It’s no secret that sleep is vital for maintaining optimal physical, mental, and emotional health. However, most people don’t get enough of it. Most adults need seven to eight hours of sleep each night, yet, according to a recent Gallup poll, the average American gets just 6.8 hours of shuteye each night.
1. Mental Impacts
Lack of sleep can potentially lead to the development of mood disorders. If insufficient sleep becomes a chronic issue, it can lead to long-term disorders including anxiety and depression. Researchers from the University of Pennsylvania found that people who were limited to 4.5 hours of sleep each night for just one week reported feeling more stressed than usual and were also more sad, angry, and mentally exhausted. However both anxiety and depression symptoms can be eased by improving your sleep habits. After returning to their normal sleep habits, the subjects from the University of Pennsylvania study reported a dramatic improvement in mood.
A good night’s sleep gives the brain a chance to restore itself. During the day, neurons in your brain are busy producing a chemical called adenosine. As adenosine builds up, it causes you to feel sleepiness. While sleeping your body removes the adenosine, which helps you feel re-energized, alert, and awake in the morning.
2. Emotional Impacts
According to Psych Central, sleep deprivation can lead to decreased sociability and optimism, which can make you feel both less friendly and less hopeful. As we all know, people suffering from lack of sleep are also much more irritable than their well-rested counterparts, making them more likely to “snap” or overreact when faced with challenges.
Sleep deprivation can also impair your creativity. Research suggests that lack of sleep has an effect on certain cognitive processes that rely on our emotional experiences. In addition, sleep deprivation lowers the stress threshold, which can make every day, routine tasks like doing the dishes or taking the dog out for a walk feel like overwhelming feats.
Experts agree that proper amounts of sleep can help you get along better with people, help you think more clearly, and can even help you make good decisions.
3. Physical Impacts
In addition to feeling groggy and sluggish after a night of poor sleep, the physical impacts caused by poor sleep include a number of health problems and even diseases like obesity, heart disease, diabetes, and hypertension. Lack of sleep can even slow down immune function. For example, people who don’t get quality sleep are more likely to catch a cold than their peers who get adequate rest.

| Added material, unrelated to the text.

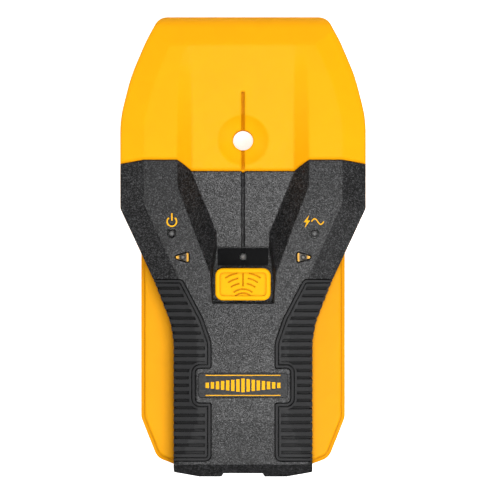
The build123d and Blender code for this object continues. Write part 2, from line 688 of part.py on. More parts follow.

Not only can the right amount of sleep help to decrease the risk of developing the aforementioned chronic conditions, but sleep experts also report that a good night’s rest can help to rejuvenate your body’s tissues and even promote muscle development. And, during REM sleep, muscles are in a relaxed position which can help to ease tension and relieve symptoms of chronic pain, according to Sleep.org. Good sleep can also help you maintain a healthy weight. Researchers at Sweden’s Uppsala University have linked proper sleep to the prevention of weight gain and their studies have shown that lack of sleep drastically slows down a person’s metabolism.
How to Get Better Rest
There are many factors that contribute to sleep deprivation. The Mayo Clinic reports that medications can interfere with sleep, including allergy medications, antidepressants, stimulants, and some heart and blood pressure prescriptions. Nicotine, caffeine, and alcohol consumption can also disrupt sleep, and eating too much too late at night can cause interruptions in normal sleep patterns.
Interruptions to your body’s circadian rhythms, like traveling to a new time zone or changing your work schedule, can disturb sleep, too, according to the Mayo Clinic. Also, new research has shown that the light emitted from the technology we use, like our smartphones and tablets, can impact sleep as well. The first step to achieving better sleep is identifying the causes of your sleep deprivation.
A comfy bed is essential. Experts say that you should have enough room to turn and stretch comfortably, and they suggest experimenting with different levels of mattress firmness and softness until you find a comfortable sleeping position. Consider a mattress style that offers personalized features like Personal Comfort adjustable beds for a more restful night’s sleep. Other considerations like following a sleep schedule and keeping the room cool, around 65 degrees, can promote better sleep. Finally, eliminate all technology, including televisions, cell phones, laptops, and artificial light sources like alarm clocks. This should help you achieve a better night’s rest.